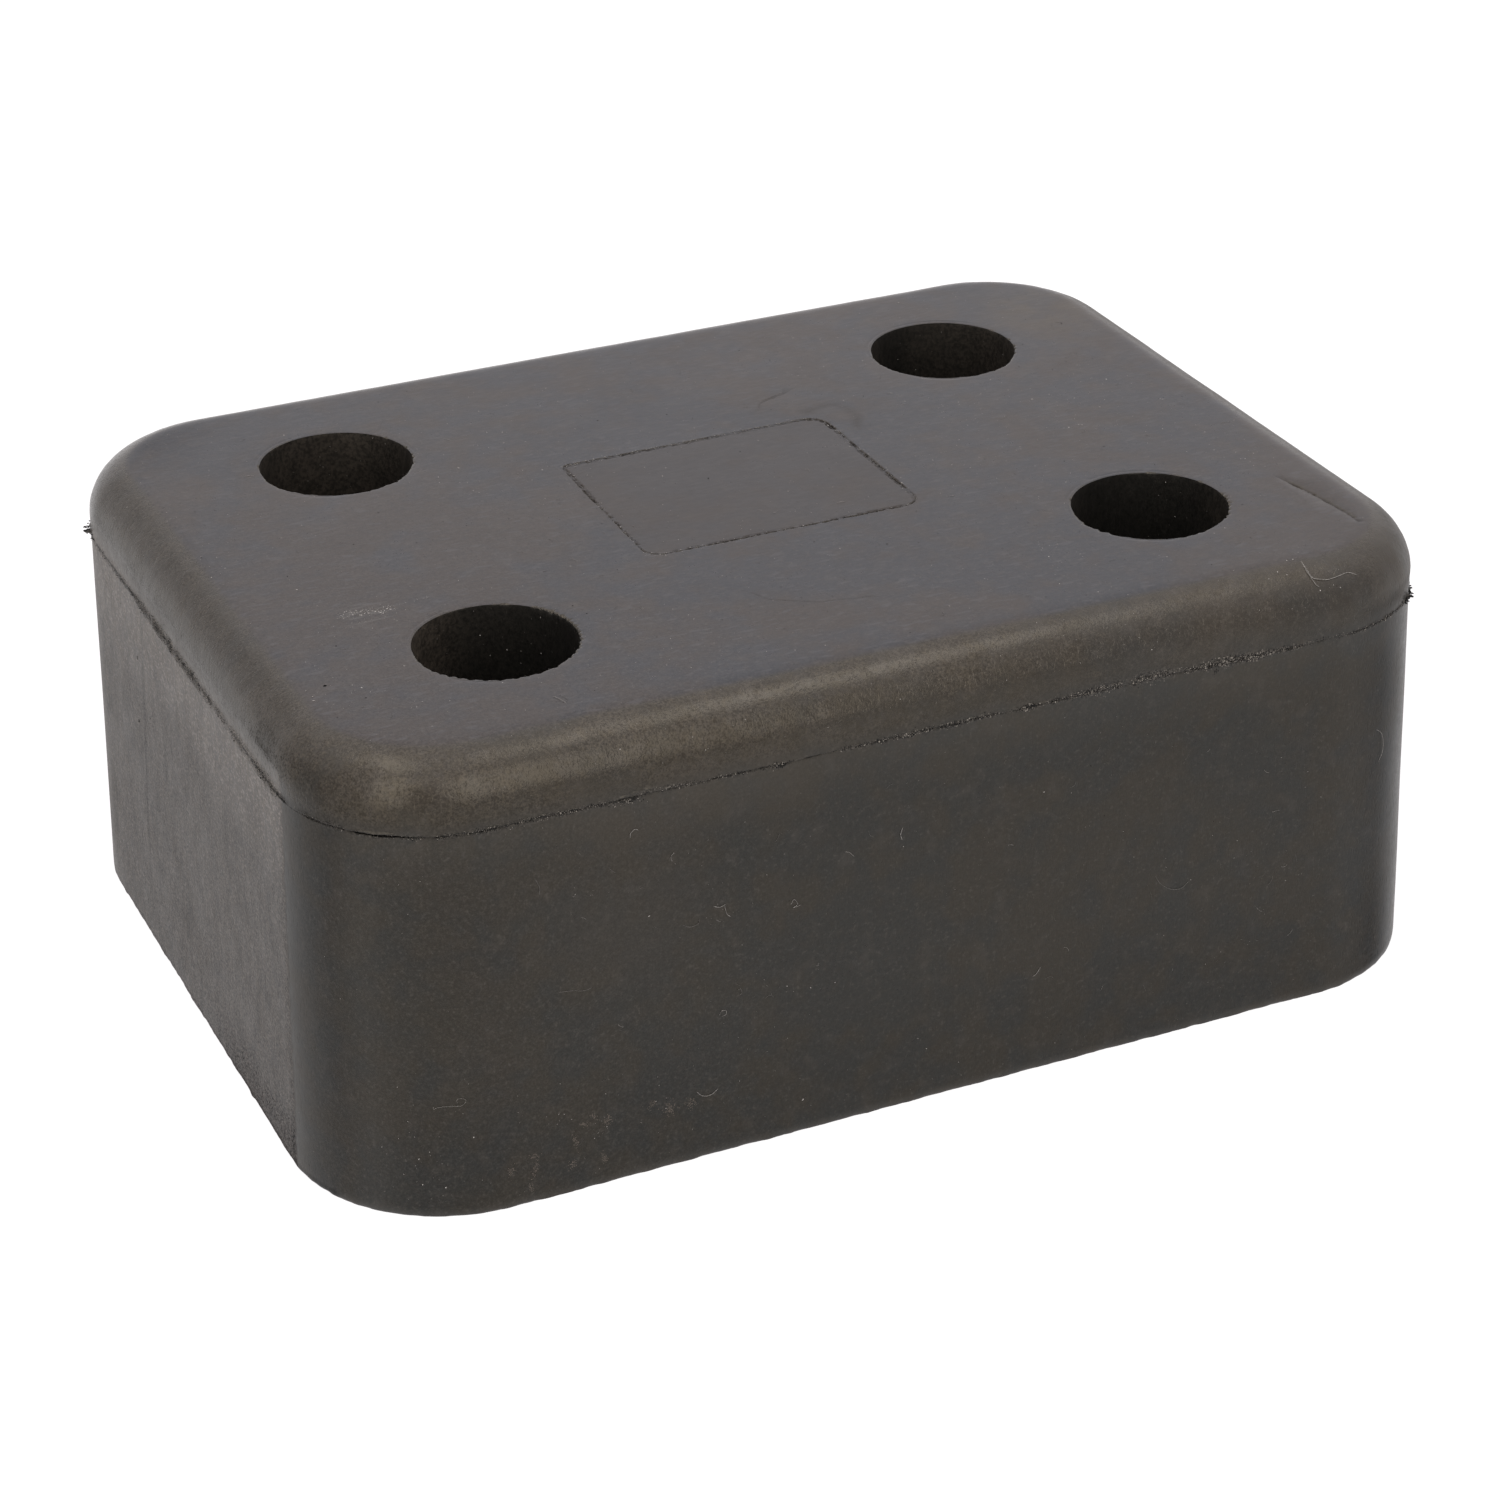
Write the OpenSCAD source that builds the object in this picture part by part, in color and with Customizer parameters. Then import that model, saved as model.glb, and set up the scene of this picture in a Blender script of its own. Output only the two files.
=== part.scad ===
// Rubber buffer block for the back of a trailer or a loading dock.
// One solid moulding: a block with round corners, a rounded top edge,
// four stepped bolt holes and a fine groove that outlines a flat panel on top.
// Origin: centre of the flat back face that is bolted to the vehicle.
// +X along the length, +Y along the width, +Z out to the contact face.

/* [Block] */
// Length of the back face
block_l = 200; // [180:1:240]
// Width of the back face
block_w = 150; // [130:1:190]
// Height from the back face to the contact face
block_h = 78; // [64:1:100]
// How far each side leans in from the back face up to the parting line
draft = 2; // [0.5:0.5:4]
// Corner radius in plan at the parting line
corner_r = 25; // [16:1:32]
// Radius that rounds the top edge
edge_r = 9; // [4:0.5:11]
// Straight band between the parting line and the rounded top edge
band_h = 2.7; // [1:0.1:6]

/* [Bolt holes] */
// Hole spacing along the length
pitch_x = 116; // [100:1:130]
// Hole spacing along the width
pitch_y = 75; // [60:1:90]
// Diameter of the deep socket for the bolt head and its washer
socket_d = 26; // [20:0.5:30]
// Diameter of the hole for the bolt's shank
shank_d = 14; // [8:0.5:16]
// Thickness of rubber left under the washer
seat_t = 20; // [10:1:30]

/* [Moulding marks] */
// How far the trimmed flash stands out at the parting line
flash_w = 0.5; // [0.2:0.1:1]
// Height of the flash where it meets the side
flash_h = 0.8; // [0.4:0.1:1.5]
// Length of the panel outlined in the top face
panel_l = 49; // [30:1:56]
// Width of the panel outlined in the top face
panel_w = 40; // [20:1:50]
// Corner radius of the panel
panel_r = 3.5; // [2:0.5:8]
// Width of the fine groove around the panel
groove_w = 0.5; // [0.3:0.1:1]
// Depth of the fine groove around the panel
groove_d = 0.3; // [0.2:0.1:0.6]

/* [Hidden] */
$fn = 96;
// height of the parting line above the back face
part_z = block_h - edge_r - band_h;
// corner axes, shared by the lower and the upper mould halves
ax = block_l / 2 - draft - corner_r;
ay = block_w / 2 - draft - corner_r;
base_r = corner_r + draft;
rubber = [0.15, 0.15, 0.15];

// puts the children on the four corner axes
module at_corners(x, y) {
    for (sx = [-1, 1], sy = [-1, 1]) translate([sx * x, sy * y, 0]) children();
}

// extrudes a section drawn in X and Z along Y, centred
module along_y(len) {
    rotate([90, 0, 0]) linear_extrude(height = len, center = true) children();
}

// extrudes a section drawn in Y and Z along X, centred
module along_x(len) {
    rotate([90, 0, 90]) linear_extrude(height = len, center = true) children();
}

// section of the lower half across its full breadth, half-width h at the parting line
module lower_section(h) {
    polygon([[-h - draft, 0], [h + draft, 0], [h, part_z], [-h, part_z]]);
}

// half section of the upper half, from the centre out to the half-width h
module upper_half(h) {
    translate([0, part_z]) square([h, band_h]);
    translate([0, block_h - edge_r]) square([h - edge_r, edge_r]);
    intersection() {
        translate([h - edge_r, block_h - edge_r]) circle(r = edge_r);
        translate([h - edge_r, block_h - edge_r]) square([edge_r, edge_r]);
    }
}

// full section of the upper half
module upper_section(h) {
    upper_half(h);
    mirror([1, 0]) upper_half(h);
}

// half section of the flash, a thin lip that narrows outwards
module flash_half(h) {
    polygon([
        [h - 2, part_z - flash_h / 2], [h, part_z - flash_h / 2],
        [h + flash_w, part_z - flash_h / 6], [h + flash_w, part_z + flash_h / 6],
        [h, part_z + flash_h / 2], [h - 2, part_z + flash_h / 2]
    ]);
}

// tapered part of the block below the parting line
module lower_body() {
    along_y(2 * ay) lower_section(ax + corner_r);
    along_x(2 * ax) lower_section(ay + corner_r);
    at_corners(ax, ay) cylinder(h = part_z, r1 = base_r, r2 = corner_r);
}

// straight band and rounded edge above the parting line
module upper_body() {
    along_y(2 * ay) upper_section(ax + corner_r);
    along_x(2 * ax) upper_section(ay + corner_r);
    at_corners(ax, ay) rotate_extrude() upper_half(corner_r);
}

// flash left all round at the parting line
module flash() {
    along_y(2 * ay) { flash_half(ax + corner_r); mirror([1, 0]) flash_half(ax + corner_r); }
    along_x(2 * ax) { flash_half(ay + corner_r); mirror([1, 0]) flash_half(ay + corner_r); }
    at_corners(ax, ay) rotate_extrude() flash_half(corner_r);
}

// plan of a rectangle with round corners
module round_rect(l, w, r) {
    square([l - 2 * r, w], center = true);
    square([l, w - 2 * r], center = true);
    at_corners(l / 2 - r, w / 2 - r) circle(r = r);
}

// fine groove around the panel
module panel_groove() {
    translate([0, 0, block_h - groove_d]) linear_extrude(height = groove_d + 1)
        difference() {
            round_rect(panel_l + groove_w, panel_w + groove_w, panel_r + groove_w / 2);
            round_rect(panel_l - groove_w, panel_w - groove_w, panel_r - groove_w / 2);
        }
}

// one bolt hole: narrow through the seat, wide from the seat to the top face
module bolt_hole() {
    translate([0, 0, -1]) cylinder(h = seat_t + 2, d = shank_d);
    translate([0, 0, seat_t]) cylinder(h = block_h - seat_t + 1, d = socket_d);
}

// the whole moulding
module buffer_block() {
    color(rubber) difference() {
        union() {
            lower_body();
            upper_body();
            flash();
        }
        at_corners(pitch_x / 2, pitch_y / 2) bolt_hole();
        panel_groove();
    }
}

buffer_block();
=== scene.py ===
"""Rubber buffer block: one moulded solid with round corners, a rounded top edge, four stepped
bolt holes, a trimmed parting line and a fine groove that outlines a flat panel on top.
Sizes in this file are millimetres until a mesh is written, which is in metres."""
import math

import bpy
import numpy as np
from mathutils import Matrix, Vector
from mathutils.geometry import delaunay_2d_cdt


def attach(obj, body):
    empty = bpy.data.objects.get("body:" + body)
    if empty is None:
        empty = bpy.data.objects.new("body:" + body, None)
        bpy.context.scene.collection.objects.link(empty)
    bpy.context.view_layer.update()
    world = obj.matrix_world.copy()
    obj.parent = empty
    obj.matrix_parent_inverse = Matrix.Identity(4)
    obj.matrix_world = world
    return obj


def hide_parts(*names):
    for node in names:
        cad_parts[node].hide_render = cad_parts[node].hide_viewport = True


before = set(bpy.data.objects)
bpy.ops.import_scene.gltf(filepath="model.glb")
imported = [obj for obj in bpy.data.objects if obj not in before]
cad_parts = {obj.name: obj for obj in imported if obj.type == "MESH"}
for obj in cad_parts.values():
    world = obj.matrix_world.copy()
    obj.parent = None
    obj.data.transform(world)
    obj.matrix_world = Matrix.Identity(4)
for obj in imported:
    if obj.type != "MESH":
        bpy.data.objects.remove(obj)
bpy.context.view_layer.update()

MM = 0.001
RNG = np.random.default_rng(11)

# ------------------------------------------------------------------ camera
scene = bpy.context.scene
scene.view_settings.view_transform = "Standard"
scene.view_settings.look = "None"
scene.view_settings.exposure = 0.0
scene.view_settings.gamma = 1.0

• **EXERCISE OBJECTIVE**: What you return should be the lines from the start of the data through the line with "the contact face.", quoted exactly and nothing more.

• **SOLVED PROBLEM**:
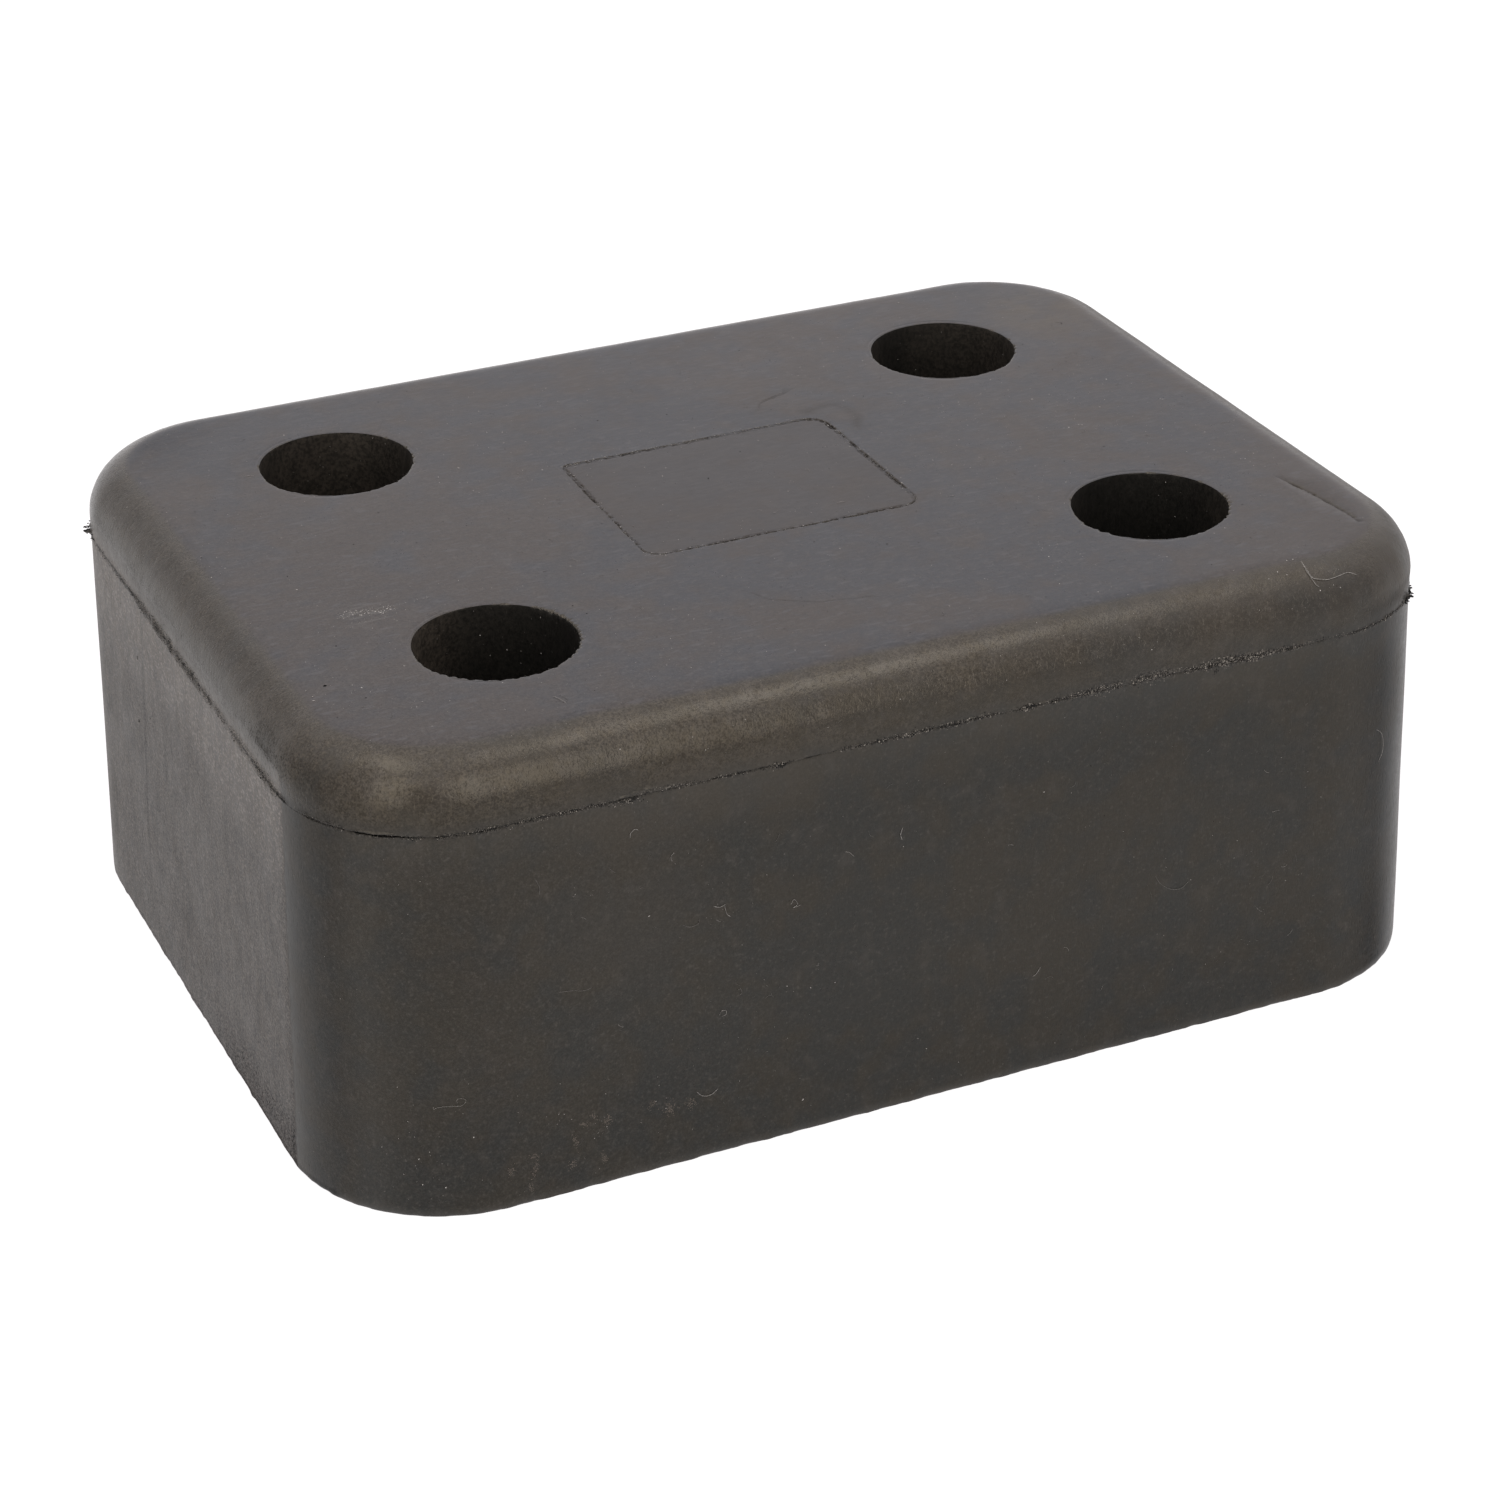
Write the OpenSCAD source that builds the object in this picture part by part, in color and with Customizer parameters. Then import that model, saved as model.glb, and set up the scene of this picture in a Blender script of its own. Output only the two files.
=== part.scad ===
// Rubber buffer block for the back of a trailer or a loading dock.
// One solid moulding: a block with round corners, a rounded top edge,
// four stepped bolt holes and a fine groove that outlines a flat panel on top.
// Origin: centre of the flat back face that is bolted to the vehicle.
// +X along the length, +Y along the width, +Z out to the contact face.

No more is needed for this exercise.